Tudo muito bom, tudo muito bem, até que o percurso vai se revelando longo e diferente, como se estivéssemos indo para fora da cidade… estaríamos indo para Roterdã? Vanessa perguntou, aflita, em português. Respondi que estava tudo certo, fosse como fosse. Eram pessoas boas e de alguma forma retornaríamos, vivas, ao hotel. A garota holandesa pressentiu e afirmou em inglês: Everything is ok! (Tudo vai ficar bem). Ficou, de fato, porque não demorou muito estávamos mesmo diante do hotel, profundamente gratas, e eu ainda gastei uma expressão nova recentemente aprendida na aula de inglês.
– After all, you’ve saved our lives!
Eles riram muito e se despediram desejando boa sorte.
A sorte foi lançada e nos abençoou com muitas graças. Tantas que era para ser só mesmo uma maratona, para experimentar, ter no currículo, depois de tantos anos de treinos e provas, blá-blá-blá… eu disse uma? Bem, já estava sonhando com a próxima, embora não tenha certeza se novas chances virão. Mas assim é correr, sempre tem um novo desafio a nos estimular e tornar mais vivos, alegres, solidários. Quem corre, sabe.
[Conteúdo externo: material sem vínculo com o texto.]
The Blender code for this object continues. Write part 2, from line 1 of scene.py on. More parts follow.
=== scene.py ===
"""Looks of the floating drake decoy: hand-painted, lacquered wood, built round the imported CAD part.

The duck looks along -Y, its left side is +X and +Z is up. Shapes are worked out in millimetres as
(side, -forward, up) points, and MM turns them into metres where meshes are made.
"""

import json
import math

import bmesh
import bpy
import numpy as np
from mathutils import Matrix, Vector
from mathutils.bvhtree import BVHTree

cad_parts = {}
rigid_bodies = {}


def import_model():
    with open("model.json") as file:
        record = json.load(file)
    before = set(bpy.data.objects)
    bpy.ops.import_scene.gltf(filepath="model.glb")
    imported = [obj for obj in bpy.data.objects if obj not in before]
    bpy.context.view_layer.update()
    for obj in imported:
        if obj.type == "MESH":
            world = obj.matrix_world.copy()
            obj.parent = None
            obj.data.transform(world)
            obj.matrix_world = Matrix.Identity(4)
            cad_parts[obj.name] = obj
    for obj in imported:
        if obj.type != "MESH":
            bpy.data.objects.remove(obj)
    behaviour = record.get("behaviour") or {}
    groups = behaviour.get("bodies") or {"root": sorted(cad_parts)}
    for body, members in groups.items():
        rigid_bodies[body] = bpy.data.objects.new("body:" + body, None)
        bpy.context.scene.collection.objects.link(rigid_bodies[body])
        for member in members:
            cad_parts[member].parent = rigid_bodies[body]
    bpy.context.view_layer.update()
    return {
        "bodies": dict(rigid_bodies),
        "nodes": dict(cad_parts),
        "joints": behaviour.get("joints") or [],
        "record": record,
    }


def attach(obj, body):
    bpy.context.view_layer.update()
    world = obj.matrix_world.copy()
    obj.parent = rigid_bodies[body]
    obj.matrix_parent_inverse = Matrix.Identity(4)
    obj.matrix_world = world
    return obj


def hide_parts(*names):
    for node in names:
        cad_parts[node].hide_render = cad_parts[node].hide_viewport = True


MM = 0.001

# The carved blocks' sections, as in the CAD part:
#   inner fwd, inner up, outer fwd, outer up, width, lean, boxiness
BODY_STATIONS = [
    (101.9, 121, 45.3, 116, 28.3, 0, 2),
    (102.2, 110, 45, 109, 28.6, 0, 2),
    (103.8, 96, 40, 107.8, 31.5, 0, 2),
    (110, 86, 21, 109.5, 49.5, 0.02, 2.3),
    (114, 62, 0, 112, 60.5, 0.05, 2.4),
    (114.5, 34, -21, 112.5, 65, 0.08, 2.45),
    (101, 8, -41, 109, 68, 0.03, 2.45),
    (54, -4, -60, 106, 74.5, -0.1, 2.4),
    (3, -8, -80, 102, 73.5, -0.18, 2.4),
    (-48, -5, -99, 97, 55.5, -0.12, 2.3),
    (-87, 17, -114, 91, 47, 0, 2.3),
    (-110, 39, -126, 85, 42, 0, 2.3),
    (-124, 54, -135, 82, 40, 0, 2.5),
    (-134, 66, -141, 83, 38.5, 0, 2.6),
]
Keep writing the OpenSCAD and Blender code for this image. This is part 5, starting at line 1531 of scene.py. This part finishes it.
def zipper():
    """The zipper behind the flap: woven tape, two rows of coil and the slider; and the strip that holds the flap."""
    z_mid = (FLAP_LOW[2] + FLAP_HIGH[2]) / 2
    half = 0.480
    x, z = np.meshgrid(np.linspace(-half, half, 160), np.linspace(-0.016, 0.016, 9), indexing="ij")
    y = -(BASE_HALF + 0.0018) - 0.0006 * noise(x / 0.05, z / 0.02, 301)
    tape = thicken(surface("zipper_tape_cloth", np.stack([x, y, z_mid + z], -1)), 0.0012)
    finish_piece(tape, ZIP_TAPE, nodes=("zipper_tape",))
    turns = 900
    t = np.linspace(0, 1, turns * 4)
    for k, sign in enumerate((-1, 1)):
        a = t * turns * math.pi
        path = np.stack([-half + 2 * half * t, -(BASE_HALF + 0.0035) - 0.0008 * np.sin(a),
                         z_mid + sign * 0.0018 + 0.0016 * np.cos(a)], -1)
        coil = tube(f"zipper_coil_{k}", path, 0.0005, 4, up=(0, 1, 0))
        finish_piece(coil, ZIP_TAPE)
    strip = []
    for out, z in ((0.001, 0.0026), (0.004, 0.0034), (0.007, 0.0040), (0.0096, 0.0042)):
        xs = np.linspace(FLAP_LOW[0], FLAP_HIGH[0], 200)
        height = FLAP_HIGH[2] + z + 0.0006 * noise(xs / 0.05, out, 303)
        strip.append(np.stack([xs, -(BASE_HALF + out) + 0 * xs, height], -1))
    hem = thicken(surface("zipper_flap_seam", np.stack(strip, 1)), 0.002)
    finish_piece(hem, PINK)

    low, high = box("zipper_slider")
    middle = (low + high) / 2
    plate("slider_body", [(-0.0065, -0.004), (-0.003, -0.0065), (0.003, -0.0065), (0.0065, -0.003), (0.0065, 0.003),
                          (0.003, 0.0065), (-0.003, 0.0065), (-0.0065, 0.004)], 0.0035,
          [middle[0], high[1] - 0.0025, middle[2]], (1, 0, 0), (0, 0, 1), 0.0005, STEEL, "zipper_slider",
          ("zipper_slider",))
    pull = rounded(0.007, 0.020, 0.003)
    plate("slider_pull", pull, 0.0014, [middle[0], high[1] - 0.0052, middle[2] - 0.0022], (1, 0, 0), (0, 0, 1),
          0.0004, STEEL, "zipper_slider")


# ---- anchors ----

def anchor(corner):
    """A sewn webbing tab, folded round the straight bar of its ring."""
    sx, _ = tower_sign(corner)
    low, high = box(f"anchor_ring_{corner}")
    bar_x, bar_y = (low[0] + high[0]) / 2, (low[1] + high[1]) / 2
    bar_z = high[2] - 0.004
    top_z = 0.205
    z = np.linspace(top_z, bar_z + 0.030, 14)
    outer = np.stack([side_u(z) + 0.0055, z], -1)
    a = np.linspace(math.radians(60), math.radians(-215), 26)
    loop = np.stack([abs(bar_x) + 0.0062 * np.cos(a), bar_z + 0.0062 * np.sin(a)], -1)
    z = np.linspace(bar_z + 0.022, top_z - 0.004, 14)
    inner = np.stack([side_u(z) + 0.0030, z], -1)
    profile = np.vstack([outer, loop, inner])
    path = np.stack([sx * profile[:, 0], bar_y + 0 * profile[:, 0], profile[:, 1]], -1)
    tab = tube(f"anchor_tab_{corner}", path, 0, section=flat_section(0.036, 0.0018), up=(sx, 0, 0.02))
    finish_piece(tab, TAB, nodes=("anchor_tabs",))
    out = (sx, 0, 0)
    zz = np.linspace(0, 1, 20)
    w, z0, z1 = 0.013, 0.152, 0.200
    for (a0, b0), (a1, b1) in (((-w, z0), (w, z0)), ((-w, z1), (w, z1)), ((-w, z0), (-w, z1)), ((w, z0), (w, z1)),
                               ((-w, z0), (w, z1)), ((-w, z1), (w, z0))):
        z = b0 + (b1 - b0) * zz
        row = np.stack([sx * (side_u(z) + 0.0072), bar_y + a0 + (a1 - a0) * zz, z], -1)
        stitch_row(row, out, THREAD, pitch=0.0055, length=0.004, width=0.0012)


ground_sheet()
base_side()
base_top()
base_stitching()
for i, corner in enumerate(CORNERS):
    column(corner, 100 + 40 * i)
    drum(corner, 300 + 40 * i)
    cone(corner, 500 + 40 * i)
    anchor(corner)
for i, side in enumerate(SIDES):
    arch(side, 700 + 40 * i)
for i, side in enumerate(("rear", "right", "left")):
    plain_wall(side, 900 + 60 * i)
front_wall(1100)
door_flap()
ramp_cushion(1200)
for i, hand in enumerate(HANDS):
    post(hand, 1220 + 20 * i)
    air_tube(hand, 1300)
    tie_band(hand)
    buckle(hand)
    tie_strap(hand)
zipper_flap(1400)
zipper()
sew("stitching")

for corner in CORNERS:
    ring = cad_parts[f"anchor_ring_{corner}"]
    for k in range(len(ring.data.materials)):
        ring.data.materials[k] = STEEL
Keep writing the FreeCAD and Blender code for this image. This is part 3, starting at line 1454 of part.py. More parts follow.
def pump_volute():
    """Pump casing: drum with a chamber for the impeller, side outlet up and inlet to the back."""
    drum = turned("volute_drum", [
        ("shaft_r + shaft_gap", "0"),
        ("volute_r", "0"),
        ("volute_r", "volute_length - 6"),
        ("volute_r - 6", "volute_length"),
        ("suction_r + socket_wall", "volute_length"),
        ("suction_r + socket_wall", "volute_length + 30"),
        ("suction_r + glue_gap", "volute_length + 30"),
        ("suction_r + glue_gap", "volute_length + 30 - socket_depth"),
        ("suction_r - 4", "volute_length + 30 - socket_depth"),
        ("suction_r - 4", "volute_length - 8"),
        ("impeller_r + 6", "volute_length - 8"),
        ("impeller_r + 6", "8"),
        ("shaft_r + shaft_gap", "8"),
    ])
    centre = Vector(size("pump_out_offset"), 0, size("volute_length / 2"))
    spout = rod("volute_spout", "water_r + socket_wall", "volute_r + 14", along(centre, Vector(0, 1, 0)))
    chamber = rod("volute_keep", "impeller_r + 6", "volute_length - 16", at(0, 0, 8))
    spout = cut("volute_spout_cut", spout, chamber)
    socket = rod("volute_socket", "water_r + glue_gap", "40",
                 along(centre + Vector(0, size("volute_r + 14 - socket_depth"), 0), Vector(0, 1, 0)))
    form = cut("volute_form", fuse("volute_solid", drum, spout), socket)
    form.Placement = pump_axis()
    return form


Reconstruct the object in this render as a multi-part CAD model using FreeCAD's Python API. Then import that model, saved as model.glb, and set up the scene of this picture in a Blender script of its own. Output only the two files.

E por que alguns amam correr e outros não? Recorro ao mestre Haruki Murakami (Do que Eu Falo quando Eu Falo de Corrida): “Para dizer a verdade, eu nem acho que exista grande correlação entre o hábito de correr todo dia e essa coisa de ter ou não força de vontade. Creio que fui capaz de correr durante mais de vinte anos por um motivo simples: isso me cai bem. Ou pelo menos porque não acho assim tão doloroso. Os seres humanos naturalmente continuam a fazer as coisas de que gostam, e param de fazer as que não gostam”. Concordo.
Como gosto, e gosto muito, espero seguir praticando, correndo, descobrindo lugares e emoções, vencendo meus próprios limites nas provas e com isso treinando minha resistência e flexibilidade também para a vida.
Parabéns voce é ótima em tudo que faz te admiro desde de sempre bls Eba
Parabéns pelo empenho e dedicação! Correr é muito bom. Só quem corre conhece essa emoção! Abraços Marly
Sempre em frente e avante! Texto fluido, gostoso de ler. Aventura saudável e, pelo que você demostrou, gratificante!